Specific to the county, Farwell reported NYSEG was “connecting a substation in Milford with a substation in Cooperstown, which will allow NYSEG “to isolate the problem more easily and restore power more quickly” when “a storm event happens.”

Leslie Orzetti, a member of the Task Force and head of the Otsego County Conservation Association, said NYSEG is implementing “a smart grid,” which will enable them to see “outages and get response teams out to respond to them more quickly.”

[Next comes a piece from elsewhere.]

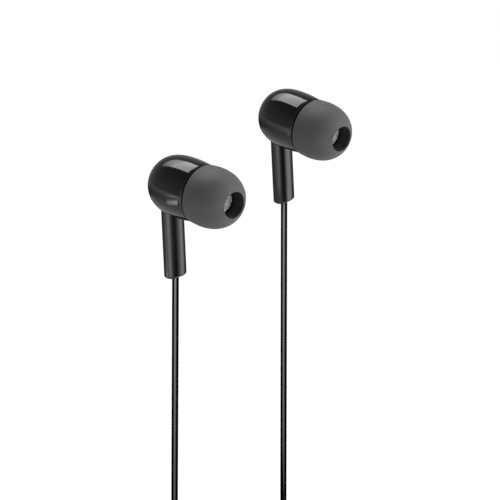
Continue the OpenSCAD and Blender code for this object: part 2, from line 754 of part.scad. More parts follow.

Farwell said the Energy Task Force is compiling additional questions for NYSEG, with the plan to have another public meeting at which NYSEG can answer them.


1 Comment

  1. An 8 to 10 inch pipeline diameter increases gas delivery capacity by 25%. But the article indicates that this quantity may not even be enough to avoid gas to oil switching at low ambient temperatures. If this is the case, it implies that the new gas line is too small to have enough future margin to serve future energy demand if population growth and industrial expansion increases as the state economic development agencies wish. There is also the issue of serving communities along the 50 mile pipeline route with natural gas, saving them much in the cost of heating their homes instead of their continuing using more expensive, messy, and polluting fuel oil. Why not, then, buck up the size of the new line to 12 inches? The only real incremental expense is the 20% additional pipe and fittings steel cost, with other costs remaining about the same. To explain: since the pipeline property acquisition and digging costs are about the same for both sizes, the overall investment increase would calculate be less than 8 to10% to secure the future use of gas in this area of NY, assuming an original labor/material ratio of 60/40% . Why isn’t it better to provide for the future if it’s reasonably affordable?